• [JOB] Take each line that has the word "this" and return it.

═════ DATA SHOWN ═════

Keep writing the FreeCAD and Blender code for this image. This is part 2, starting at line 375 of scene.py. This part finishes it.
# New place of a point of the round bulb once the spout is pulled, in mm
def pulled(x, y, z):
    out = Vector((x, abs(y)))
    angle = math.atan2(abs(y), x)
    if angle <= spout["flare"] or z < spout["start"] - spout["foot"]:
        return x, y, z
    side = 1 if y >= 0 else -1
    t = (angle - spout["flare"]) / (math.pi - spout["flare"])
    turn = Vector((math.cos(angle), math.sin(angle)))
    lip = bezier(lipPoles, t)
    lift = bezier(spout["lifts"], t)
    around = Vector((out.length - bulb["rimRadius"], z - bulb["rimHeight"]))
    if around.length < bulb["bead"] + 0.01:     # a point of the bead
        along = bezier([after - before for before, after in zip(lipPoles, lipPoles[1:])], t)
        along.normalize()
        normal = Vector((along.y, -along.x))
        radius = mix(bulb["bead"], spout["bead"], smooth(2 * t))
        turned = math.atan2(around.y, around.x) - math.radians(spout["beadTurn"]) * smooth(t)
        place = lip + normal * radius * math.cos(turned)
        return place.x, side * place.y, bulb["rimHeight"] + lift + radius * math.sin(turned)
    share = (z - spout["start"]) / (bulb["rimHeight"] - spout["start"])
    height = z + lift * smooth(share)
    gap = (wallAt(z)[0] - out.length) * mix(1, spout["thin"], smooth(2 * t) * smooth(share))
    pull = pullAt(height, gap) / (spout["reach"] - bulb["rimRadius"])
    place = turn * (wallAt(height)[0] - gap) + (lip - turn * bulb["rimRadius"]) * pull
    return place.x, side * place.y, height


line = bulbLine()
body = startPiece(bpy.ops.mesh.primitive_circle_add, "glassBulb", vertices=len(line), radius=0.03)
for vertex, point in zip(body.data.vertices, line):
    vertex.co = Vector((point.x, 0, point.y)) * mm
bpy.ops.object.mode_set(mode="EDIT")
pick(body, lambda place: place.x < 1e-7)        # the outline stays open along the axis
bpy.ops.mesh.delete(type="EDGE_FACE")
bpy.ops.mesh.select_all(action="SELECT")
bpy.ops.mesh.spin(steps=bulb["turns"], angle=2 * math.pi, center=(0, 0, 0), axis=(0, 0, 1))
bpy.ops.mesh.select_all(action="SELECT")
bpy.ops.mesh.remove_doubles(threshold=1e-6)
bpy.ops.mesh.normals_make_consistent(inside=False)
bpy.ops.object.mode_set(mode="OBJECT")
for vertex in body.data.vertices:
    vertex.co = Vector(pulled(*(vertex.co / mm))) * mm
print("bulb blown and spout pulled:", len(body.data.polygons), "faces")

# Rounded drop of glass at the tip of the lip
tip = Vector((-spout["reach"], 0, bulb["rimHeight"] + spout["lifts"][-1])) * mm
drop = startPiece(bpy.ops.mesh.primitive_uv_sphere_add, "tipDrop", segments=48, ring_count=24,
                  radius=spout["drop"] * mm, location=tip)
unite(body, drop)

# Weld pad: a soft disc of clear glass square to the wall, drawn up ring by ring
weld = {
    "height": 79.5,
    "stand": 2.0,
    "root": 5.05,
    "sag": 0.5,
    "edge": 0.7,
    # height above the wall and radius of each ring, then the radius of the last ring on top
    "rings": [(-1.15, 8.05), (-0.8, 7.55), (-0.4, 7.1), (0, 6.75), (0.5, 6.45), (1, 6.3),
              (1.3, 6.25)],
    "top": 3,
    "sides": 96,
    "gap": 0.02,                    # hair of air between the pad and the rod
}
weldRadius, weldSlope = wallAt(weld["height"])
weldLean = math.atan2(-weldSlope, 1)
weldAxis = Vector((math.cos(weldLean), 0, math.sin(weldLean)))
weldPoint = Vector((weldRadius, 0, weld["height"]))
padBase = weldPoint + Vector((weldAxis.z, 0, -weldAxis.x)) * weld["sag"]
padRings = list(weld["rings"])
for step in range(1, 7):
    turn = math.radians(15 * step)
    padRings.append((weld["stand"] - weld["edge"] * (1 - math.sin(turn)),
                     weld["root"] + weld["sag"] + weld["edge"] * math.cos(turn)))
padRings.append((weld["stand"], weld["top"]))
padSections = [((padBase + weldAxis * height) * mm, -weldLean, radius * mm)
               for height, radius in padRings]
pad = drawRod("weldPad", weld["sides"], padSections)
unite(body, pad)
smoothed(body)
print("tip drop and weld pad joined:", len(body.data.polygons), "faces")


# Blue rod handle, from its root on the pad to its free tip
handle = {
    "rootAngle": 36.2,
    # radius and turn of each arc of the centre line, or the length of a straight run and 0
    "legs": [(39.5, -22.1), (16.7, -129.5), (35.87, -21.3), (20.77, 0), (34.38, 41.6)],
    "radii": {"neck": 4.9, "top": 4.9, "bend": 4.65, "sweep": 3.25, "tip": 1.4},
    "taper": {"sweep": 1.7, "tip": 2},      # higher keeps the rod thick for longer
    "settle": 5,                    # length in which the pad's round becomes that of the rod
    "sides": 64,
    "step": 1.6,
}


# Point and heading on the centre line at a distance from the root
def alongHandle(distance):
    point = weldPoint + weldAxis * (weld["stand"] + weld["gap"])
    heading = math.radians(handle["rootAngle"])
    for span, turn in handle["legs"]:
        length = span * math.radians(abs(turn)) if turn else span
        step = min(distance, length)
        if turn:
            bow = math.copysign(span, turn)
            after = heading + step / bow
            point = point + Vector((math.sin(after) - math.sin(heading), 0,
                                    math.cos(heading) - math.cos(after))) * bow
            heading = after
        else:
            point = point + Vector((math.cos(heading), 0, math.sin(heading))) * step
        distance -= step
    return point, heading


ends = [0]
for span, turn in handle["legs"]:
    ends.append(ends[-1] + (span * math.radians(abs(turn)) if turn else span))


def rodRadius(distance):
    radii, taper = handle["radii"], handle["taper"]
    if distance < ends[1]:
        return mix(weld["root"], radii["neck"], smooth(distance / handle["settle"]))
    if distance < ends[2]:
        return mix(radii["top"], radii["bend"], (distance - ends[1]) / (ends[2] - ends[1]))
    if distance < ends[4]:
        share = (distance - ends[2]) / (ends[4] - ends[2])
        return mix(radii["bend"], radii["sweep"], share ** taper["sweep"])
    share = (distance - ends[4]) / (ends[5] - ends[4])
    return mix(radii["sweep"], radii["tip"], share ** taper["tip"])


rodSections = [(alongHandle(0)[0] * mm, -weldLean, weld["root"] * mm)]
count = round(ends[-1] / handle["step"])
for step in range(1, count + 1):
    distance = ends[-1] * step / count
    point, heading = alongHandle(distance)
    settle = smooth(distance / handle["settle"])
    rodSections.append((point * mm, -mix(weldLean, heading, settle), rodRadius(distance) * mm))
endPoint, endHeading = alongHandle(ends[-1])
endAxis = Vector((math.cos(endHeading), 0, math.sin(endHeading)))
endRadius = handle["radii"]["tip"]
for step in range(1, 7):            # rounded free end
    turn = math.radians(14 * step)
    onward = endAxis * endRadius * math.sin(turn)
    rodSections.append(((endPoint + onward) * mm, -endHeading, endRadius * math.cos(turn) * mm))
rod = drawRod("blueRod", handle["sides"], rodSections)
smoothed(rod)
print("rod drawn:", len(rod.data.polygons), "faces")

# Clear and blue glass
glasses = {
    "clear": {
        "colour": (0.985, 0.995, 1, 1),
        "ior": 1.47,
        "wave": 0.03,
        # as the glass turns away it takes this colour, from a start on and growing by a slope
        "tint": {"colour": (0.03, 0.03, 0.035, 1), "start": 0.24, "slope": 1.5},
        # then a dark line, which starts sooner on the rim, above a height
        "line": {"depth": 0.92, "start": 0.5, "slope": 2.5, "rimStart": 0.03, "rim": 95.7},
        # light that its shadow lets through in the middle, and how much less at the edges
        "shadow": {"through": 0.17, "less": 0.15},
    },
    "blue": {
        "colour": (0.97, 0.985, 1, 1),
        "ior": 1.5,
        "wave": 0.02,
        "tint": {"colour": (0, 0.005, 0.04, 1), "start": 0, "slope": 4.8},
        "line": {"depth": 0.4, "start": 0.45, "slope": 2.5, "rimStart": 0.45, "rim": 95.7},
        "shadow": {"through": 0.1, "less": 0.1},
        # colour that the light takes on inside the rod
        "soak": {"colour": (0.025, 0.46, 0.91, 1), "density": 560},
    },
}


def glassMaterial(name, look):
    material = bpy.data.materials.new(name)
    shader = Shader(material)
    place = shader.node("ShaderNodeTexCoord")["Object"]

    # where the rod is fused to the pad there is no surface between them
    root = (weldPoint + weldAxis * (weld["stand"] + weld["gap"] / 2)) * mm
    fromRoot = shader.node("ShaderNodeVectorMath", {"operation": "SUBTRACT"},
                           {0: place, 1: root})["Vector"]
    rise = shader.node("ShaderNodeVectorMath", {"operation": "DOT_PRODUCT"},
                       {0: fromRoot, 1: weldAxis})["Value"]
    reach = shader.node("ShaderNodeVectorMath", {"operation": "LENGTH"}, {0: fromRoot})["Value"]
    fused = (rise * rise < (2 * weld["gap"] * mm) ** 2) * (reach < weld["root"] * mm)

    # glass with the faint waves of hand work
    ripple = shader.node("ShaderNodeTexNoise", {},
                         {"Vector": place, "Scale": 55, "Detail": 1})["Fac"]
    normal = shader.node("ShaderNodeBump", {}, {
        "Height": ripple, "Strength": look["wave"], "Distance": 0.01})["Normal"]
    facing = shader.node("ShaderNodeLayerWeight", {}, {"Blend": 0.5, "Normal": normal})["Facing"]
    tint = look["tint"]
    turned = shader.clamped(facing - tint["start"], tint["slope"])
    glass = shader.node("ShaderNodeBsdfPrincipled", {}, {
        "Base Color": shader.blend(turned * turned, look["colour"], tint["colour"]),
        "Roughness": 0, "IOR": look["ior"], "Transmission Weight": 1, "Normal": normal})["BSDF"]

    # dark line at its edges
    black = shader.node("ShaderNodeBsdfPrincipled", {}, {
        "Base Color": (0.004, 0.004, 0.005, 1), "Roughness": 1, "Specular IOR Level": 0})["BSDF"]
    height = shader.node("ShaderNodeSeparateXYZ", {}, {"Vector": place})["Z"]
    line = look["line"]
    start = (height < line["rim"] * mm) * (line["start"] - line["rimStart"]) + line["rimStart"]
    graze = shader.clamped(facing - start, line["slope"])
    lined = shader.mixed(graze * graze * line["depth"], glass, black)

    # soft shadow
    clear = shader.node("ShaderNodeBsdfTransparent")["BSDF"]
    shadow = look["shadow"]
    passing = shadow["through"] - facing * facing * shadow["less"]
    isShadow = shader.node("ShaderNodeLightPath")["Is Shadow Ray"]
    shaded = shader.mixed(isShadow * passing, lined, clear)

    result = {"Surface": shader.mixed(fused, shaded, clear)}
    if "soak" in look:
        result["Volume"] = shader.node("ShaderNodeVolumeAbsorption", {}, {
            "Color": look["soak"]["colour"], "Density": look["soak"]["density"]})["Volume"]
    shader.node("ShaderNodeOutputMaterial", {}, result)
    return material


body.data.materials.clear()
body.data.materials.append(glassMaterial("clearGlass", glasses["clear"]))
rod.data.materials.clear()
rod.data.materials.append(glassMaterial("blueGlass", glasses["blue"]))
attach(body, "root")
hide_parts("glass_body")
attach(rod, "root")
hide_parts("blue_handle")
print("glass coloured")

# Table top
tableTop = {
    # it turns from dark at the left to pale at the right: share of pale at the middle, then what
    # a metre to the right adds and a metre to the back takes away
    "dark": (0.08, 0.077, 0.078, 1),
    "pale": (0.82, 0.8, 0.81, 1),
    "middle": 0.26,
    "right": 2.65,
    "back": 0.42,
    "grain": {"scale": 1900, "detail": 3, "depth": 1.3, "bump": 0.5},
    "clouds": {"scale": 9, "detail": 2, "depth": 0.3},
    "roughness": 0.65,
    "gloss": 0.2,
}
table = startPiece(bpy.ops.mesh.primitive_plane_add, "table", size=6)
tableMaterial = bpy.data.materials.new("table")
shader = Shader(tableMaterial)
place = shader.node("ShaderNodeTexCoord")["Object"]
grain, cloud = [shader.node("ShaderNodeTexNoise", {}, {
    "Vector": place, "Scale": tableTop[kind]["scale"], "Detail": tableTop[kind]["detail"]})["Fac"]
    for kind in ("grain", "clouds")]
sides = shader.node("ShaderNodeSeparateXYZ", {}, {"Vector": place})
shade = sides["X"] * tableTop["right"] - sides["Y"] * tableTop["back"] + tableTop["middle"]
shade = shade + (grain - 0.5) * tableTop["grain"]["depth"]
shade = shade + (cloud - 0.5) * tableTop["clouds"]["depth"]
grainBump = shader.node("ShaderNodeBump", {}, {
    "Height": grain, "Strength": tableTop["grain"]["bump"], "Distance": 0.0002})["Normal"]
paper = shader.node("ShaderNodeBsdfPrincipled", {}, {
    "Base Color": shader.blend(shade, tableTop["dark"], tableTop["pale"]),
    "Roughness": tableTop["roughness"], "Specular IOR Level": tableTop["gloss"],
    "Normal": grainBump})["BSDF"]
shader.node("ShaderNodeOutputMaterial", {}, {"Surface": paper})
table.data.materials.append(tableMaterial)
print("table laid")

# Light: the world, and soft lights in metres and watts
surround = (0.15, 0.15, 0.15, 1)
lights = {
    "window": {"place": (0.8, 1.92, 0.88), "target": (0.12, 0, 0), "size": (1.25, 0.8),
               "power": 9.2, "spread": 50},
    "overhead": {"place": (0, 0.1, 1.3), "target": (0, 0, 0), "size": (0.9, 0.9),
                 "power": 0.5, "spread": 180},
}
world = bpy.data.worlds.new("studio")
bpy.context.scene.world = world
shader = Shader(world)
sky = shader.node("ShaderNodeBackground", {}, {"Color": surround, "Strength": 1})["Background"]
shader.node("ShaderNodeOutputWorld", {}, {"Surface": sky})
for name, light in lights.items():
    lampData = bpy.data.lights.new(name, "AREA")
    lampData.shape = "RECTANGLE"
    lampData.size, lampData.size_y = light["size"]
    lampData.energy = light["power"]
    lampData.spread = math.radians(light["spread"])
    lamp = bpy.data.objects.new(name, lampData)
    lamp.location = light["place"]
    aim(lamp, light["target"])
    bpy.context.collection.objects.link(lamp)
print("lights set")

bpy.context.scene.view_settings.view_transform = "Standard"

═════

• [TASK ANSWER]
Keep writing the FreeCAD and Blender code for this image. This is part 2, starting at line 375 of scene.py. This part finishes it.
        # as the glass turns away it takes this colour, from a start on and growing by a slope